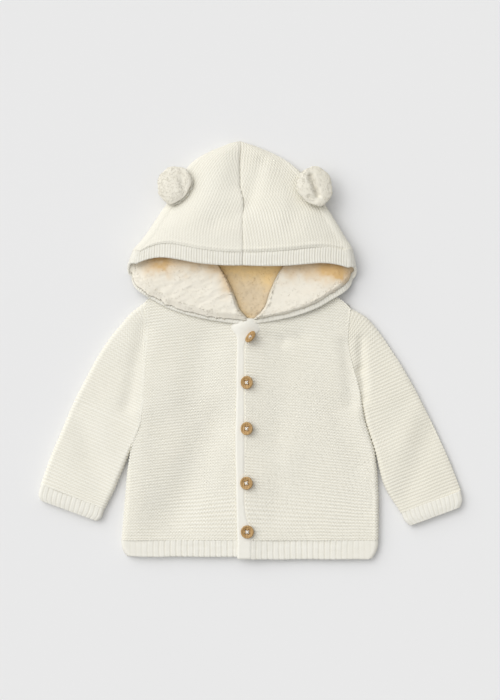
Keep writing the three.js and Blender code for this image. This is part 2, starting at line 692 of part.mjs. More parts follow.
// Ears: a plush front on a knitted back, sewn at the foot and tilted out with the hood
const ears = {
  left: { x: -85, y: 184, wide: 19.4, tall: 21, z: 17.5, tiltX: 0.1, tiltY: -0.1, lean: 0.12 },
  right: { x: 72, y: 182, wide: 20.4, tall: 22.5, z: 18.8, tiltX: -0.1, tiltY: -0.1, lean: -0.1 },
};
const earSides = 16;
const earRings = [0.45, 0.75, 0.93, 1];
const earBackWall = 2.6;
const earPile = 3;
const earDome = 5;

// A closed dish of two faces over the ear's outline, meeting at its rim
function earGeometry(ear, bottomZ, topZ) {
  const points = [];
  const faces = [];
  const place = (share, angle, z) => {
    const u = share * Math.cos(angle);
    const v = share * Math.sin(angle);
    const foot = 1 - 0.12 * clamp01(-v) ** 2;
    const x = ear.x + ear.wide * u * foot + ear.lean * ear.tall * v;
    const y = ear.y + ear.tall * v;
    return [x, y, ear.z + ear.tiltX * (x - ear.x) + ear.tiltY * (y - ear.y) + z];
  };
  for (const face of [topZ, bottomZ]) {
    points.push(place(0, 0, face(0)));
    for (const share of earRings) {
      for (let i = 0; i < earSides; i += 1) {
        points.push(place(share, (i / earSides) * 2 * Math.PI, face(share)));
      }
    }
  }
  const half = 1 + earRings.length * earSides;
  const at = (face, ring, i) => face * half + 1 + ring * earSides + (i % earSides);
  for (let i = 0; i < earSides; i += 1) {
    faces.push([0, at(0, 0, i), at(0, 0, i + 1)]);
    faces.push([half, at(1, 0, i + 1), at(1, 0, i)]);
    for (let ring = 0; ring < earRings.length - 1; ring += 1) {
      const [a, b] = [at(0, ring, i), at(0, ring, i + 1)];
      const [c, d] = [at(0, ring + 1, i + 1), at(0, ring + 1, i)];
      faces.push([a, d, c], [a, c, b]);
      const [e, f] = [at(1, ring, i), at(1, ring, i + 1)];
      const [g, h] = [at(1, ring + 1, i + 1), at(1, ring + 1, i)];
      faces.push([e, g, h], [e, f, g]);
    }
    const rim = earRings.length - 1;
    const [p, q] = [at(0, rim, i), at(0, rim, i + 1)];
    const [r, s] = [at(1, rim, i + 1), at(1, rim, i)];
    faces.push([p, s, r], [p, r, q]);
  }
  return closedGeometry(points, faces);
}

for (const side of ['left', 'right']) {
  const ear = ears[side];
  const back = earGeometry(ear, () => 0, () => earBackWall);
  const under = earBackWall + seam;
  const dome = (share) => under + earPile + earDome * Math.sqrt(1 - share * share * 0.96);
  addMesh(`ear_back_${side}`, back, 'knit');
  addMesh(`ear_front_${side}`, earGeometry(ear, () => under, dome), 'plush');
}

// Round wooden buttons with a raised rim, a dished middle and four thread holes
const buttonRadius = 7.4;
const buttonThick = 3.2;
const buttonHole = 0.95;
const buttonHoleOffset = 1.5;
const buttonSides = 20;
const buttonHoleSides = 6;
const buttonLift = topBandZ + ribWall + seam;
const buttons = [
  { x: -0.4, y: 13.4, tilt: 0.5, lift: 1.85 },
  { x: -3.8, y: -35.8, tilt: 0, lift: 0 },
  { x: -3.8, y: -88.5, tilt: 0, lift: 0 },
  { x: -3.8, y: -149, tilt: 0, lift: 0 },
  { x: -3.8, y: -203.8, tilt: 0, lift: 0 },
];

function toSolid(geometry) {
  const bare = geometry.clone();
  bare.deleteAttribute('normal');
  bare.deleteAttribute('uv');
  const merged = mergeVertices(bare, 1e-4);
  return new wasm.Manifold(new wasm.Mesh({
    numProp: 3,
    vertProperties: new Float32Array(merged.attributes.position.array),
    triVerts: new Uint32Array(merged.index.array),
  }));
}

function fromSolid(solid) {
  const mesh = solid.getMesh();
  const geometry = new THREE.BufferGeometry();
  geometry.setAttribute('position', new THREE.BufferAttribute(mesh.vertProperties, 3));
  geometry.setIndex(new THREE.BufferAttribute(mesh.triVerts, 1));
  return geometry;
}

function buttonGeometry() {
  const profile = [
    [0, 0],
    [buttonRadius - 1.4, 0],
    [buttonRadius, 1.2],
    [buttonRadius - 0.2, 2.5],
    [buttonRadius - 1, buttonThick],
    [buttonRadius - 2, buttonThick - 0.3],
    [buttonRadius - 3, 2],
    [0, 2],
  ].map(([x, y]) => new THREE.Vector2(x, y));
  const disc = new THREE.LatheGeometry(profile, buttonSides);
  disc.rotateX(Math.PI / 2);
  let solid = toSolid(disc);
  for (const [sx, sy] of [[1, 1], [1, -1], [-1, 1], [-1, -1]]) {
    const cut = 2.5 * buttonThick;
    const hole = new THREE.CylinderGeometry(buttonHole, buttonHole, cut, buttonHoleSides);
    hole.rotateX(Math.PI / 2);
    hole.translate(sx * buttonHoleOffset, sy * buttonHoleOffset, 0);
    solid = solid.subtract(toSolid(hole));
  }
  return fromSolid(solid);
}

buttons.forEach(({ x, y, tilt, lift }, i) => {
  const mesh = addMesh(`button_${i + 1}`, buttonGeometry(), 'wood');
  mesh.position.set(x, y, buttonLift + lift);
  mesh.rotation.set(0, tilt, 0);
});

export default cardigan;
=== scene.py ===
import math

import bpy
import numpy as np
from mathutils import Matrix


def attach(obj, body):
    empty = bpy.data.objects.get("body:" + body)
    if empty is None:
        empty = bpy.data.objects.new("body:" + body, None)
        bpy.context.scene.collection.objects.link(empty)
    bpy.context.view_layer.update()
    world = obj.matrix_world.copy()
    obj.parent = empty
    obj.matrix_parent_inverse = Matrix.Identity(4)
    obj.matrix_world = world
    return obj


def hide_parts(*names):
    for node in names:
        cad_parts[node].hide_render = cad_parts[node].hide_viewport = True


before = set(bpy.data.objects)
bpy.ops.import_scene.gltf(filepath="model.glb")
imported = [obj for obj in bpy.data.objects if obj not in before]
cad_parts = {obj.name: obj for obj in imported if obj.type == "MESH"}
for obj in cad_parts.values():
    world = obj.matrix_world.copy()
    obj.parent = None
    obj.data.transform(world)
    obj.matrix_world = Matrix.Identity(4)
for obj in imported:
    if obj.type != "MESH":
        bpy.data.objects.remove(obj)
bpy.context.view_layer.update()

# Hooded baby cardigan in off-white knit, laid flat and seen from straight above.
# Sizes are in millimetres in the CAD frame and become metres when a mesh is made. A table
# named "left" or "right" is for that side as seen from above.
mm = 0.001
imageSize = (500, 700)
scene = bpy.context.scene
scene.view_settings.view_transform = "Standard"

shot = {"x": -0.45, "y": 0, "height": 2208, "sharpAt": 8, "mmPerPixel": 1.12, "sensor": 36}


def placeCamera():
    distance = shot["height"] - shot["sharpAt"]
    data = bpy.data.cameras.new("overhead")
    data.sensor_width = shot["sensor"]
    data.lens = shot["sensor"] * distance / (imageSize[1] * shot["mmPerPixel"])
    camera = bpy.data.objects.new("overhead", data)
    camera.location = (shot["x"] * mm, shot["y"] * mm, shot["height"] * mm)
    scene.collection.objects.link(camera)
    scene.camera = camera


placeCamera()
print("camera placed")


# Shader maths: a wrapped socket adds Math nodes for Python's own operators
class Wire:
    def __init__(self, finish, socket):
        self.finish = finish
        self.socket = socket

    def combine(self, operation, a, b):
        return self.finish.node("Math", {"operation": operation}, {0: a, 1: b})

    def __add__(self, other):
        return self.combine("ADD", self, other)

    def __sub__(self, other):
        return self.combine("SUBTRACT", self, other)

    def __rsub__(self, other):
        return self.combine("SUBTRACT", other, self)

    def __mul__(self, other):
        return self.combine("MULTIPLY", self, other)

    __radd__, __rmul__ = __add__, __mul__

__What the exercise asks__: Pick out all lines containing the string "link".

__Worked answer__:
        bpy.context.scene.collection.objects.link(empty)
    scene.collection.objects.link(camera)